Former World Championship Tour surfer Laura Enever is one of three women who will compete at Tasmania's fearsome break Shipstern Bluff for the first time.

Surfer Laura Enever does not like to walk away from a challenge, even if it is one as massive as a six-metre wall of water.

The former World Championship Tour surfer is one of three women who will compete this year for the first time in the Red Bull Cape Fear competition at Tasmania's Shipstern Bluff, about 110km east of Hobart.

The six-month competition window opened on Monday with the 23 invited entrants, including three-time world champion Mick Fanning, having 48 hours to make their way to the menacing break when a perfect swell arrives.

"I was super-excited when I found out I had the invite," Enever told AAP.

"This is my first big wave tow-in event and it's the first time the girls have ever been invited to this so I'm trying to get as much advice as I can from the other guys who have competed before.

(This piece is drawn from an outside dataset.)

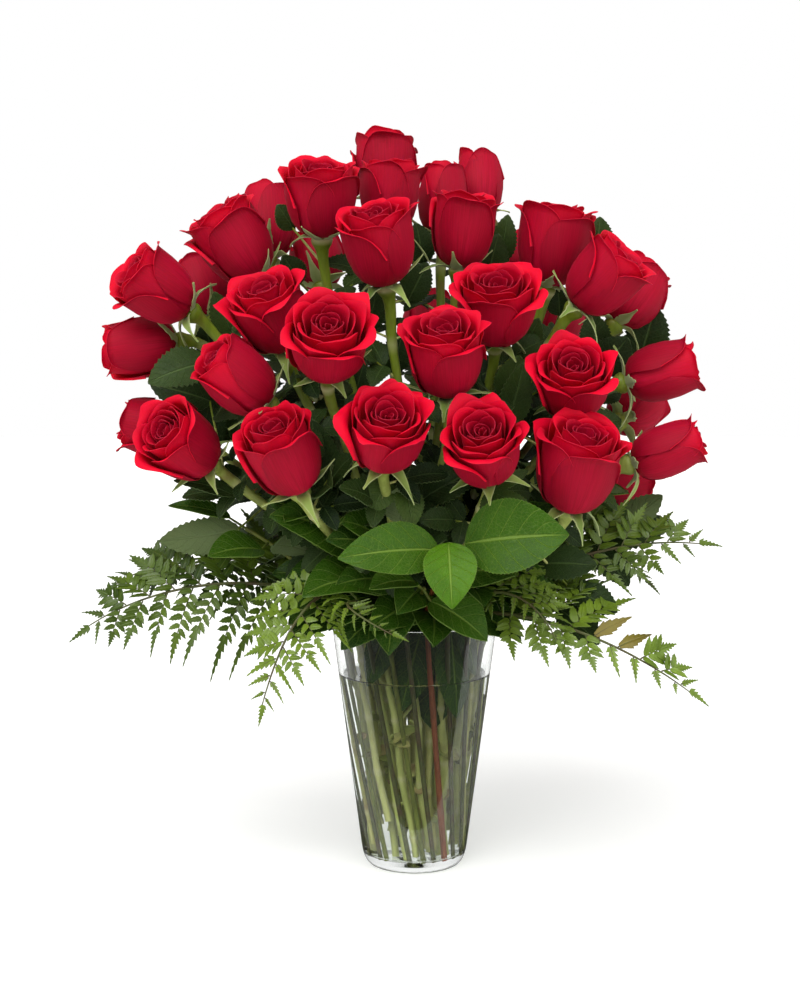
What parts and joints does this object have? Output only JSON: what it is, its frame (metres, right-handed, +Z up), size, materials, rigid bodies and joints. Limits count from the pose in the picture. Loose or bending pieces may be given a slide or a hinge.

"It scares me but also excites me and I'm honoured to be one of the girls chosen to surf it."

The other two are local hope Lizzie Stokely and West Australian Laura Macaulay, with the trio competing in a one-hour winner-takes-all final.

Enever has surfed Shipstern twice before, and after wiping out so badly it tore her wetsuit, surfed a four-metre barrel she described as the "best wave of my life".

"I remember getting down there and thinking 'this is stupid - it's so big and it breaks so close to the rocks'.

"It's so loud and intimidating when you see it for the first time but I mustered up the courage to jump off the rocks and go and sit in the line-up and eventually I did give it a go that time."

The 29-year-old walked away from the world tour in 2017 after seven years, finishing top 10, feeling burnt out and deciding that big waves were her calling.

It came, strangely enough, after injuring her MCL while surfing a six-metre wave at Hawaii's feared Jaws break.

Her parents thought the injury would be enough to send her back to the world tour, but it only fuelled the fire.

"I actually had a pretty big wipe-out at Jaws, which is the biggest I've surfed," Enever said.

"But it was the only thing I could think about and I decided from then I was going to quit my job and go down a whole new path.

"I've always loved big waves - there's nothing like pushing yourself in big-wave surfing.

"The last few years I've shocked myself by how far I've been able to push myself in big waves."